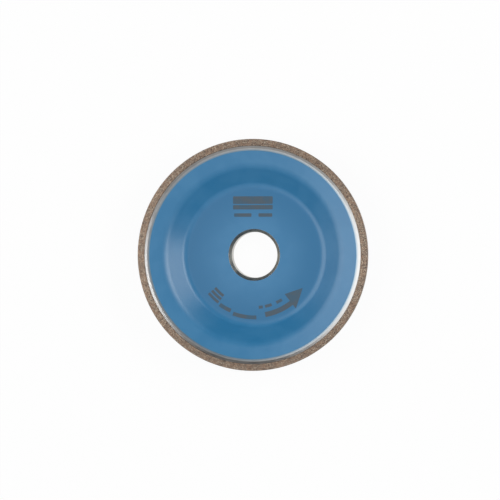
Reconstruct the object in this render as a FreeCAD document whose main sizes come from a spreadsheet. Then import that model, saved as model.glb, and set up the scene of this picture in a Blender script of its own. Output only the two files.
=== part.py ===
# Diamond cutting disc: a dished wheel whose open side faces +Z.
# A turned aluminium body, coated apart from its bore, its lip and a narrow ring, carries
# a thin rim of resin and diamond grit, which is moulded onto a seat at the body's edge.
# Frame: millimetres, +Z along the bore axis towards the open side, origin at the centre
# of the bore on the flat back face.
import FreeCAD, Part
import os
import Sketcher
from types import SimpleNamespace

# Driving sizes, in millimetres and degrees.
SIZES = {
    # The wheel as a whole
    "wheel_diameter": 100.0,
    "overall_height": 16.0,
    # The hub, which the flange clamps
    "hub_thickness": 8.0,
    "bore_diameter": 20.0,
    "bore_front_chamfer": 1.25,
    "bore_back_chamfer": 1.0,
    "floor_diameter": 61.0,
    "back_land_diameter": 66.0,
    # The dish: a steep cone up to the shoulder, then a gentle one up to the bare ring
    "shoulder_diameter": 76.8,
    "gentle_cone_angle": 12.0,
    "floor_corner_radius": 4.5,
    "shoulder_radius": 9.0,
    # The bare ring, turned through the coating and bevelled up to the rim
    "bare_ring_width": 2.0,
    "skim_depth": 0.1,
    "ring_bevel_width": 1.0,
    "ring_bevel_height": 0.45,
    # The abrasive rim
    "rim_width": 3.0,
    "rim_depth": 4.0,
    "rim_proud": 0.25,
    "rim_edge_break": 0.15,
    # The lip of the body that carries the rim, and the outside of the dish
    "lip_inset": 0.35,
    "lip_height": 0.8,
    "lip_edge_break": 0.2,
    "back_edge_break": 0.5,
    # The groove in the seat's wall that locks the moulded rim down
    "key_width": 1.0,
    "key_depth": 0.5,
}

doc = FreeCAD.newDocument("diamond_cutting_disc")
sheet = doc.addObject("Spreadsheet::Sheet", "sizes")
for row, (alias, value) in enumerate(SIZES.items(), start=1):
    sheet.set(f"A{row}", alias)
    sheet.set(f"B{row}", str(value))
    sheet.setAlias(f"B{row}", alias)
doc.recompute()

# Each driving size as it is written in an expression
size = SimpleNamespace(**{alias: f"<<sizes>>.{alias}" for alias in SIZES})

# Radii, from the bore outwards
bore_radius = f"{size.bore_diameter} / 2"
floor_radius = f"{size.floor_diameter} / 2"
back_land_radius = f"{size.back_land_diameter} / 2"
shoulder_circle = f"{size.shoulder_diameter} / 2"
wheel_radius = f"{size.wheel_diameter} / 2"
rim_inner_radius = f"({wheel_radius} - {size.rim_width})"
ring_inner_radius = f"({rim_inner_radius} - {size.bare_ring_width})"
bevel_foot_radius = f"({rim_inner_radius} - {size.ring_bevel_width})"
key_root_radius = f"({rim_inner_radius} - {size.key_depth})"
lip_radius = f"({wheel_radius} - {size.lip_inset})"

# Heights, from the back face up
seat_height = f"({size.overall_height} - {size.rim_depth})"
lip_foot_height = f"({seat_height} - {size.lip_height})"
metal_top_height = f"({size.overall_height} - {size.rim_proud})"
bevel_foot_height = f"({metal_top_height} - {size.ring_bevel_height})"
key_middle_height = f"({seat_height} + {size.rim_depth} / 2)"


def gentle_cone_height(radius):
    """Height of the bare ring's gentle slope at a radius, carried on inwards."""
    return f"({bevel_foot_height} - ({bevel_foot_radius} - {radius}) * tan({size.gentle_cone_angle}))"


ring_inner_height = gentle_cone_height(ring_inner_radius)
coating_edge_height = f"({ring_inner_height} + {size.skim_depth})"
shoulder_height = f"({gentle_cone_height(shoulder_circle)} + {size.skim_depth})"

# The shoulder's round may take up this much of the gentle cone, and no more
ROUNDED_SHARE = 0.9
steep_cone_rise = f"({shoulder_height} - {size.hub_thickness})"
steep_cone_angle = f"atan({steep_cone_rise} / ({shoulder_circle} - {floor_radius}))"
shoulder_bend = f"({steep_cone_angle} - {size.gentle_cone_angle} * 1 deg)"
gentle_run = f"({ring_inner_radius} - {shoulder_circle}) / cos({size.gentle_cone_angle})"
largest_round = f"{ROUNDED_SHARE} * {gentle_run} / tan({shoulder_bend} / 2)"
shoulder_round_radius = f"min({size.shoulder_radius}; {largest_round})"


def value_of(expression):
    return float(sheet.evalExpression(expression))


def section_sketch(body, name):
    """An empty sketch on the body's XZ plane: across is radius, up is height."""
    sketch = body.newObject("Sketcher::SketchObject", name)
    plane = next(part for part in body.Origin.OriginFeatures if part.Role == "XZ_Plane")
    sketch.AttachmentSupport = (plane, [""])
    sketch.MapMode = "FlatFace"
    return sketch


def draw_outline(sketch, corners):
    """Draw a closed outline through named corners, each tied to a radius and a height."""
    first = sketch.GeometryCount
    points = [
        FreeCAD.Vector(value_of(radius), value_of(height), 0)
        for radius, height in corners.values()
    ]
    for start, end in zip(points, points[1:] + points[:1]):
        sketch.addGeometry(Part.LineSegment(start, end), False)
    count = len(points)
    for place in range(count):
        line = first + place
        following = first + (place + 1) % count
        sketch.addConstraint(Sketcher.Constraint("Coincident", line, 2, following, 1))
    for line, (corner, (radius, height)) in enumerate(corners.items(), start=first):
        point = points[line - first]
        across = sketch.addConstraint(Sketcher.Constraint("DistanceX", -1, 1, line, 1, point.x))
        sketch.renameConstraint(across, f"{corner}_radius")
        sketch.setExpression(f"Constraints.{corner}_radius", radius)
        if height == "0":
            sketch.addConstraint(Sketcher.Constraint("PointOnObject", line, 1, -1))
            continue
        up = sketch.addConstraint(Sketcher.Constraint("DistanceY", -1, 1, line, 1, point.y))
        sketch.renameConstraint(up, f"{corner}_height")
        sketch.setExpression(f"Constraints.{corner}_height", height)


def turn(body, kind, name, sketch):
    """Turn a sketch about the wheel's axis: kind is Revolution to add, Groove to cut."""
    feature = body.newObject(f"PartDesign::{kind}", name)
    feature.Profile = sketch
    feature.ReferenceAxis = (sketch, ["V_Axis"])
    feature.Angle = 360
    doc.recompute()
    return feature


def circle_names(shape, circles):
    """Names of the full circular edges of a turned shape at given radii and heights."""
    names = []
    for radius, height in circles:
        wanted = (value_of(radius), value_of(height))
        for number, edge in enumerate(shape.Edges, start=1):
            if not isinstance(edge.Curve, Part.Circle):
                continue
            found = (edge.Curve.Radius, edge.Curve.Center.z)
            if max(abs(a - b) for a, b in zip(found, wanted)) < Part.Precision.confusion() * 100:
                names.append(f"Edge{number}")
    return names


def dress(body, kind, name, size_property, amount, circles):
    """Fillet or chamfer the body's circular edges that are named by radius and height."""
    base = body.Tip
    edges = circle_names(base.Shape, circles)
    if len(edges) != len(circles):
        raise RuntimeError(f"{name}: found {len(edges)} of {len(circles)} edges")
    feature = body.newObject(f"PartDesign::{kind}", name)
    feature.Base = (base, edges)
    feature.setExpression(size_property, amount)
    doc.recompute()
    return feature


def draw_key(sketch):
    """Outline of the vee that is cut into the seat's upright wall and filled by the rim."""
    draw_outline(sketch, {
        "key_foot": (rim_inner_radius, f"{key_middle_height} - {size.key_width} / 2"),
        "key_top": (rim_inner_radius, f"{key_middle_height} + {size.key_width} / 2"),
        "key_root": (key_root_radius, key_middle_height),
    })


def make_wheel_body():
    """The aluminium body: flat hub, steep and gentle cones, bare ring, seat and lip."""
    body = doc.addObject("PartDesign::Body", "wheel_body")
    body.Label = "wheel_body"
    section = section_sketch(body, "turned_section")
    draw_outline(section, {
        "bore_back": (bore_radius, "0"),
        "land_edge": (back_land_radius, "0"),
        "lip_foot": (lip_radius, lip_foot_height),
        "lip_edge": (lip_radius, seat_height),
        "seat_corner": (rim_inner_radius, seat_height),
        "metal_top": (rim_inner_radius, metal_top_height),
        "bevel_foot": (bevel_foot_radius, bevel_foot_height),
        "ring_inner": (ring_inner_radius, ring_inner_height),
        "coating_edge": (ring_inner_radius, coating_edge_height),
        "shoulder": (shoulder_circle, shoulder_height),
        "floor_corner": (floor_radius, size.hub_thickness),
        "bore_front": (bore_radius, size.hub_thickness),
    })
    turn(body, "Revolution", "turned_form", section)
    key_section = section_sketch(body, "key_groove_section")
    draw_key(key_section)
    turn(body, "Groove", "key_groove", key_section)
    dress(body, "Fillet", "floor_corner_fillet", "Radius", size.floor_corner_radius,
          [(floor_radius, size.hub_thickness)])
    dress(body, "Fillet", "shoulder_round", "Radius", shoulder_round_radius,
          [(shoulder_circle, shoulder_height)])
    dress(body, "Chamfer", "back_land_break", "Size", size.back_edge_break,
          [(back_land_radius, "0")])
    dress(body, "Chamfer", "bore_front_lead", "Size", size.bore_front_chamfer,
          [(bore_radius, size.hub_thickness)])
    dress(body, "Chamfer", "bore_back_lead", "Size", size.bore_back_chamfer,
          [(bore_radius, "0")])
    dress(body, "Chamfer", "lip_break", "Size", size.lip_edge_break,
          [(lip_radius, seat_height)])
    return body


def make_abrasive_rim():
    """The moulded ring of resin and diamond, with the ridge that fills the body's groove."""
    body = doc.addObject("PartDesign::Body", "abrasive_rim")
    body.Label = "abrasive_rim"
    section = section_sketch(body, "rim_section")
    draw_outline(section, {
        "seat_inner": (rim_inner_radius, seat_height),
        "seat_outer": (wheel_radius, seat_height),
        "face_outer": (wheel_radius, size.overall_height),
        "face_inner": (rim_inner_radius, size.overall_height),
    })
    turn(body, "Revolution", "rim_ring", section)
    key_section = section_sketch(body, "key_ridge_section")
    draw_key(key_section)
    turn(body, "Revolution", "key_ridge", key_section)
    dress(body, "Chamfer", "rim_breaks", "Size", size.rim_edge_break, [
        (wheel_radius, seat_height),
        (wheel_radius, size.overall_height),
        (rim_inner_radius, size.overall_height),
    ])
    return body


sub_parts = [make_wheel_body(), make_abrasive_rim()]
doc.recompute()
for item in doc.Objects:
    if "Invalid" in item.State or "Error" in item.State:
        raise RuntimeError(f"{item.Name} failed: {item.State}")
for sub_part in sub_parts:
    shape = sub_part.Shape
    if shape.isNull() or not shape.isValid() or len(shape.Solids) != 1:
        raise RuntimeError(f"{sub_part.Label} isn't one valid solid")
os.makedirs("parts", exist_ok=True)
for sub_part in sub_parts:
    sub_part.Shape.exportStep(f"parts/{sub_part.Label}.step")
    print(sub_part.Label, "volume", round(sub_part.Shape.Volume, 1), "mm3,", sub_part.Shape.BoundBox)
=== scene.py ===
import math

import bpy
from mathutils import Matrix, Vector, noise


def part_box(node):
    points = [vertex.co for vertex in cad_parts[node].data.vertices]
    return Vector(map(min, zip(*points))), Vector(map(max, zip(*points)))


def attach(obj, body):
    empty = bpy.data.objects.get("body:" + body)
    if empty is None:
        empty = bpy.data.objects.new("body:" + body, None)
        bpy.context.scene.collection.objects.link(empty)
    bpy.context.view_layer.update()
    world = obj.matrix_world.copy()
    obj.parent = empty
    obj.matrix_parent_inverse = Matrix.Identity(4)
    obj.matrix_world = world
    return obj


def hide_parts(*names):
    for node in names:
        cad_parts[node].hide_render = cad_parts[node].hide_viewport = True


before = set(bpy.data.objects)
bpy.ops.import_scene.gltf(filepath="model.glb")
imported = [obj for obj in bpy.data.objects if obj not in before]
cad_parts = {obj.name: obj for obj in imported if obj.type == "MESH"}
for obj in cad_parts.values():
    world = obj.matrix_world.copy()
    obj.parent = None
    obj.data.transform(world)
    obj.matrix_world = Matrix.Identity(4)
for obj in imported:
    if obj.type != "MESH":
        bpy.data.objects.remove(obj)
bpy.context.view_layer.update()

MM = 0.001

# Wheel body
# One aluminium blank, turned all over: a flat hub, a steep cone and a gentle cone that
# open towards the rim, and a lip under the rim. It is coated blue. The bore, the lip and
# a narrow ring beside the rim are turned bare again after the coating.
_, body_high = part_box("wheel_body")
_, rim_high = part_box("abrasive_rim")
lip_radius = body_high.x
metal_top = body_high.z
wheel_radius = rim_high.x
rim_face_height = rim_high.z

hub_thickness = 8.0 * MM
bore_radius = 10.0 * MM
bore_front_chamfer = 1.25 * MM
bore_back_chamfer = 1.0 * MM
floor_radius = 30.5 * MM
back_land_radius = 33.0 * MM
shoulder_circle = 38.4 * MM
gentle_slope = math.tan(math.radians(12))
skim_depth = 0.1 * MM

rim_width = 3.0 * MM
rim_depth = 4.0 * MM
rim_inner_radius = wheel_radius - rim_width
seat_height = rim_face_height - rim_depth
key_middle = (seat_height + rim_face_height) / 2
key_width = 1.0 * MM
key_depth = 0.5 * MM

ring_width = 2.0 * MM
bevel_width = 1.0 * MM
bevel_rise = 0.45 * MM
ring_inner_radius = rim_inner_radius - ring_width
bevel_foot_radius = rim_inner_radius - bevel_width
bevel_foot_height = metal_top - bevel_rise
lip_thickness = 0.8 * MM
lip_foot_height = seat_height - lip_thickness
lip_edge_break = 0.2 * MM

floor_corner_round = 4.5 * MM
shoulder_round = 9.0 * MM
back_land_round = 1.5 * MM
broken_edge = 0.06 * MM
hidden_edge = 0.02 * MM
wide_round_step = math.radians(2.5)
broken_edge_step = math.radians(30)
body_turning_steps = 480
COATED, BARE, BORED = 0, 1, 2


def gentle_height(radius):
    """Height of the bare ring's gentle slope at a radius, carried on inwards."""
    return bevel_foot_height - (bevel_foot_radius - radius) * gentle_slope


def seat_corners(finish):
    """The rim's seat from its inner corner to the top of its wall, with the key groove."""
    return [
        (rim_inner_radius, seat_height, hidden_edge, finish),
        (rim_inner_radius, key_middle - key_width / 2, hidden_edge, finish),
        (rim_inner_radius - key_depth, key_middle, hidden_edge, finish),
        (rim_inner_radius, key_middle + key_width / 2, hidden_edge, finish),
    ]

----

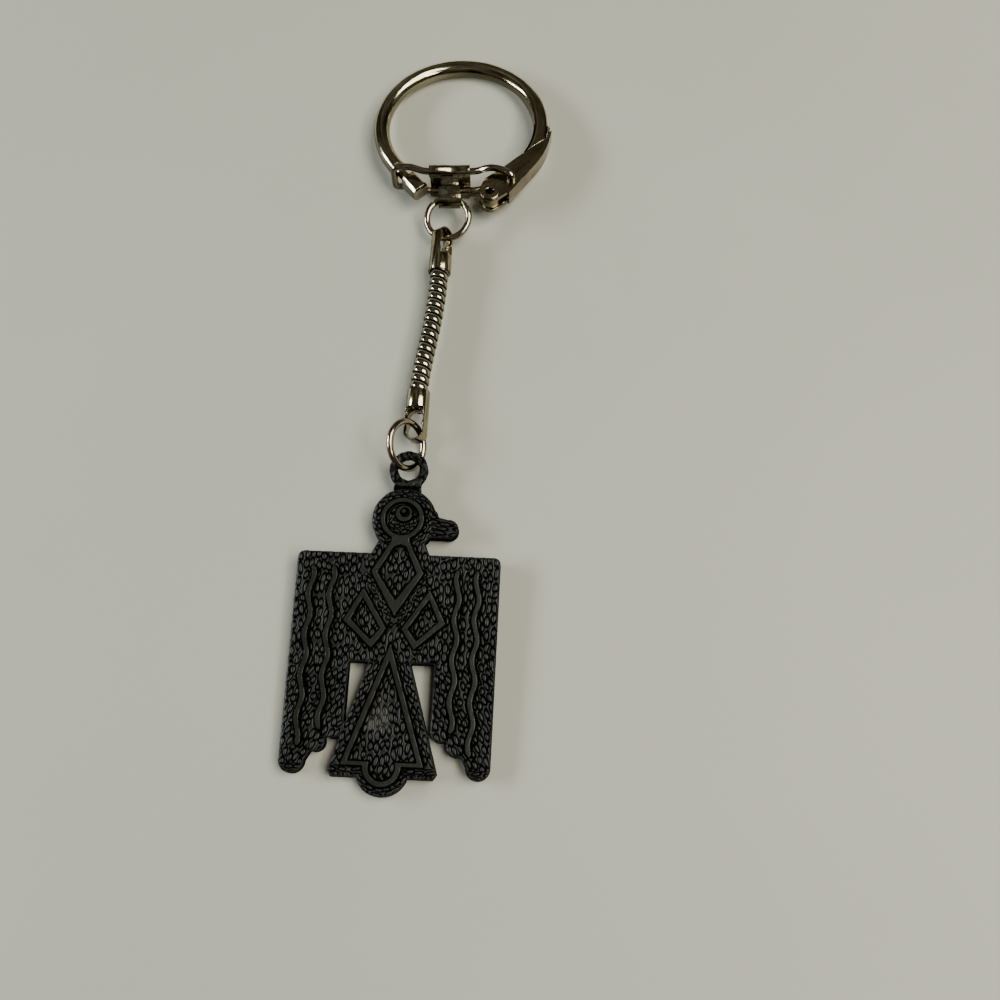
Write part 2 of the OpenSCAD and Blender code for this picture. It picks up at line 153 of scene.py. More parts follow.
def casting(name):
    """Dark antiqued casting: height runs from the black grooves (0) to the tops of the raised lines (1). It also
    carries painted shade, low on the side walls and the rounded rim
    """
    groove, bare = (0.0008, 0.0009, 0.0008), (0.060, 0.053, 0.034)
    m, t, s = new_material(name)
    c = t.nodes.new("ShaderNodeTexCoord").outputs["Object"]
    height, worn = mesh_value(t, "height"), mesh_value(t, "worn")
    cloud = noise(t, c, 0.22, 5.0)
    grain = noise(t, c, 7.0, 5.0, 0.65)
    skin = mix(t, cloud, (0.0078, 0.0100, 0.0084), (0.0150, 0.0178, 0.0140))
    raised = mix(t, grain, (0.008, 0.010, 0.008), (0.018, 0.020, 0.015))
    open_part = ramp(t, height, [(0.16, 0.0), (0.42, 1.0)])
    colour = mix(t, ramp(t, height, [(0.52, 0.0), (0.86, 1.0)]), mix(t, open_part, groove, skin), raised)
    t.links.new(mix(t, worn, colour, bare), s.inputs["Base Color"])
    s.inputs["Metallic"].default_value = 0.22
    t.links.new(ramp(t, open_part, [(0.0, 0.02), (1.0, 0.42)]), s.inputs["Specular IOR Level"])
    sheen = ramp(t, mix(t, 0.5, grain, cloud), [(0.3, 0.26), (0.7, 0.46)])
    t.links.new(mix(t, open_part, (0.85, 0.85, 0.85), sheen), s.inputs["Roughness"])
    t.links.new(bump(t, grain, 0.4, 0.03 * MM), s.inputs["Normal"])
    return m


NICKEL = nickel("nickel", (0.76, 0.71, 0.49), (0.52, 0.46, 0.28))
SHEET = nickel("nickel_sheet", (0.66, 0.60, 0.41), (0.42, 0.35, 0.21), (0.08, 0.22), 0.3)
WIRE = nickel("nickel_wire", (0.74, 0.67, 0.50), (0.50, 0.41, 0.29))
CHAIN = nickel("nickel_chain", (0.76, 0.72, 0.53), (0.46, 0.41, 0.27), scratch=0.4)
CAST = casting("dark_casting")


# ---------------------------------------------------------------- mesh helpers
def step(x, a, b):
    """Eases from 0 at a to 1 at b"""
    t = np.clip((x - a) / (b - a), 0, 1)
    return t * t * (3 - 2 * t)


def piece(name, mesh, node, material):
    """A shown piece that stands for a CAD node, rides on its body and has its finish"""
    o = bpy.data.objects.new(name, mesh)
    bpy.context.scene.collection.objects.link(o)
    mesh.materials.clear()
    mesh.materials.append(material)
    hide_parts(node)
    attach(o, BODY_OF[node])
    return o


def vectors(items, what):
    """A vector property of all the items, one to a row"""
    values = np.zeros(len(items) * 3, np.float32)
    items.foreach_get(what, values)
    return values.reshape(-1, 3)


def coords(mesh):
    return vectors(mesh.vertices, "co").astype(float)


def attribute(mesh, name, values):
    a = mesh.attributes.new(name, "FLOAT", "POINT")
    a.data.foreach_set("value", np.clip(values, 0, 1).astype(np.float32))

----

__Exercise brief__: Each line from the one holding "sub_parts = [make_wheel_body(), make_abrasive_rim()]" to the one holding "obj.parent = None", those two included, is to be transcribed exactly, and no other line.

__Output of the task__:
sub_parts = [make_wheel_body(), make_abrasive_rim()]
doc.recompute()
for item in doc.Objects:
    if "Invalid" in item.State or "Error" in item.State:
        raise RuntimeError(f"{item.Name} failed: {item.State}")
for sub_part in sub_parts:
    shape = sub_part.Shape
    if shape.isNull() or not shape.isValid() or len(shape.Solids) != 1:
        raise RuntimeError(f"{sub_part.Label} isn't one valid solid")
os.makedirs("parts", exist_ok=True)
for sub_part in sub_parts:
    sub_part.Shape.exportStep(f"parts/{sub_part.Label}.step")
    print(sub_part.Label, "volume", round(sub_part.Shape.Volume, 1), "mm3,", sub_part.Shape.BoundBox)
=== scene.py ===
import math

import bpy
from mathutils import Matrix, Vector, noise


def part_box(node):
    points = [vertex.co for vertex in cad_parts[node].data.vertices]
    return Vector(map(min, zip(*points))), Vector(map(max, zip(*points)))


def attach(obj, body):
    empty = bpy.data.objects.get("body:" + body)
    if empty is None:
        empty = bpy.data.objects.new("body:" + body, None)
        bpy.context.scene.collection.objects.link(empty)
    bpy.context.view_layer.update()
    world = obj.matrix_world.copy()
    obj.parent = empty
    obj.matrix_parent_inverse = Matrix.Identity(4)
    obj.matrix_world = world
    return obj


def hide_parts(*names):
    for node in names:
        cad_parts[node].hide_render = cad_parts[node].hide_viewport = True


before = set(bpy.data.objects)
bpy.ops.import_scene.gltf(filepath="model.glb")
imported = [obj for obj in bpy.data.objects if obj not in before]
cad_parts = {obj.name: obj for obj in imported if obj.type == "MESH"}
for obj in cad_parts.values():
    world = obj.matrix_world.copy()
    obj.parent = None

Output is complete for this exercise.